Une plateforme pas vraiment accessible
Marie Rabatel, présidente de l'Association francophone de femmes autistes (AFFA), remarque le manque d'accessibilité de cette plateforme qui exclut, de fait, une partie des citoyens : pas de dispositif d'écoute pour les personnes avec un handicap auditif, pas de description des images pour les personnes aveugles, des vidéos sous-titrées mais non traduites en Langue des signes française (LSF), un accès au questionnaire compliqué et « pas ergonomique ». Le site ne propose pas, non plus, de document en Facile à lire et à comprendre (FALC) ou avec des pictogrammes. Ce manque ne « fait que maintenir des personnes dans le silence puisqu'on ne leur donne toujours pas les moyens de s'exprimer, déplore-t-elle. C'est d'autant plus regrettable que ce public a également peu accès aux réseaux sociaux ou a eu peu l'occasion de s'exprimer lors de la vague MeToo où les paroles de victimes ont enfin pu se libérer. Aujourd'hui, on les bâillonne encore ». Il est précisé dans les mentions du site qu'il « n'est pas en conformité avec le référentiel général d'amélioration de l'accessibilité (RGAA) » dédié à faciliter l'usage des personnes en situation de handicap. Seuls 48 % des critères RGAA sont respectés. En juin 2021, un audit de conformité devait être « prochainement planifié » afin d'apporter les corrections nécessaires. Or le site a été lancé sans que ces lacunes ne soient comblées. Depuis le 23 septembre 2020, l'accessibilité numérique est pourtant obligatoire pour tous les sites web publics. Les personnes lésées ont la possibilité de « saisir le Défenseur des droits », est-il précisé dans les conditions générales.

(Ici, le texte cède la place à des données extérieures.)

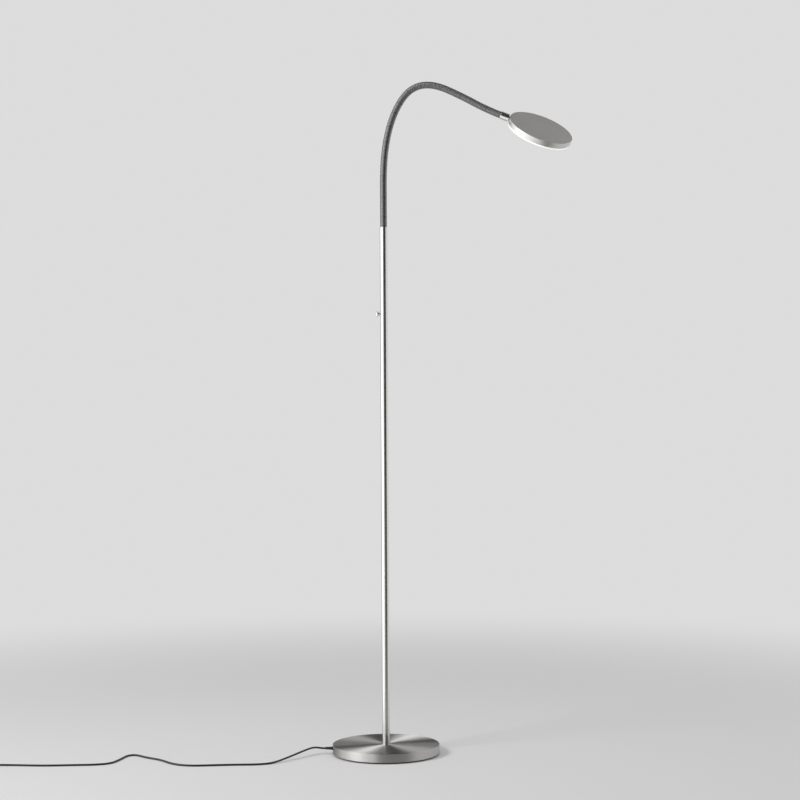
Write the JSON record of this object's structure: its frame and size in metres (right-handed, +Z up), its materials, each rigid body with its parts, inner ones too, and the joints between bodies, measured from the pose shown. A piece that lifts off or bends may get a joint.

Le handicap encore à la marge ?
Pourtant, Adrien Taquet n'avait pas manqué de mentionner dans la lettre de mission que l'ensemble des travaux de la commission devaient « veiller à prendre en compte la singularité des enfants en situation de handicap ». Etant membre permanente de la Ciivise et contributrice aux politiques publiques, Marie Rabatel se dit « peu étonnée » que cette commission ait du « mal avec les particularités du handicap ». « Au fond, c'est le reflet de notre société. On croit savoir mais on ignore la réalité des spécificités de chacun », glisse-t-elle. Selon elle, il est nécessaire de rappeler, comme bien souvent dans l'élaboration des politiques publiques, la prise en compte des personnes avec un handicap (visible et invisible). « Toute politique publique doit prendre en compte les difficultés rencontrées par les plus vulnérables, à défaut tôt ou tard elle sera à réexaminer. Une perte de temps et d'argent pour tous... », rappelle-t-elle. « Ne pas se donner les moyens d'entendre les personnes les plus vulnérables est un énorme trou dans la raquette pour éradiquer les violences sexuelles dont l'inceste, et ce quel que soit l'âge, la situation d'abus d'autorité ou encore l'exploitation des vulnérabilités », poursuit-elle, ajoutant : « Nous avons encore du boulot ».
L'association FDFA (Femmes pour le dire femmes pour Agir) avait pris les devants en lançant, en juillet 2021, une ligne d'écoute dédiée aux personnes en situation de handicap victimes d'inceste tandis qu'une enquête sociologique sur ce sujet éminemment tabou est menée (article en lien ci-dessous). Mais faut-il, comme trop souvent lorsqu'il est question de handicap, encore faire bande à part ?
Un docu sur France 5 le 27 septembre
Rappelons que le docu L'inceste ou la grammaire du silence (26 minutes) a été diffusé le 27 septembre 2021 sur France 5 à 9h15 dans le magazine en LSF L'oeil et la main (disponible en replay sur le site de Francetv, en lien ci-dessous après inscription). Deux victimes, un homme et une femme, aujourd'hui adultes, confient leur parcours et leurs blessures. La psychiatre Muriel Salmona, l'anthropologue Dorothée Dussy et Marie Rabatel décryptent les mécanismes qui réduisent les victimes au silence. Tous disent l'importance de briser l'un des plus terribles tabous de notre société.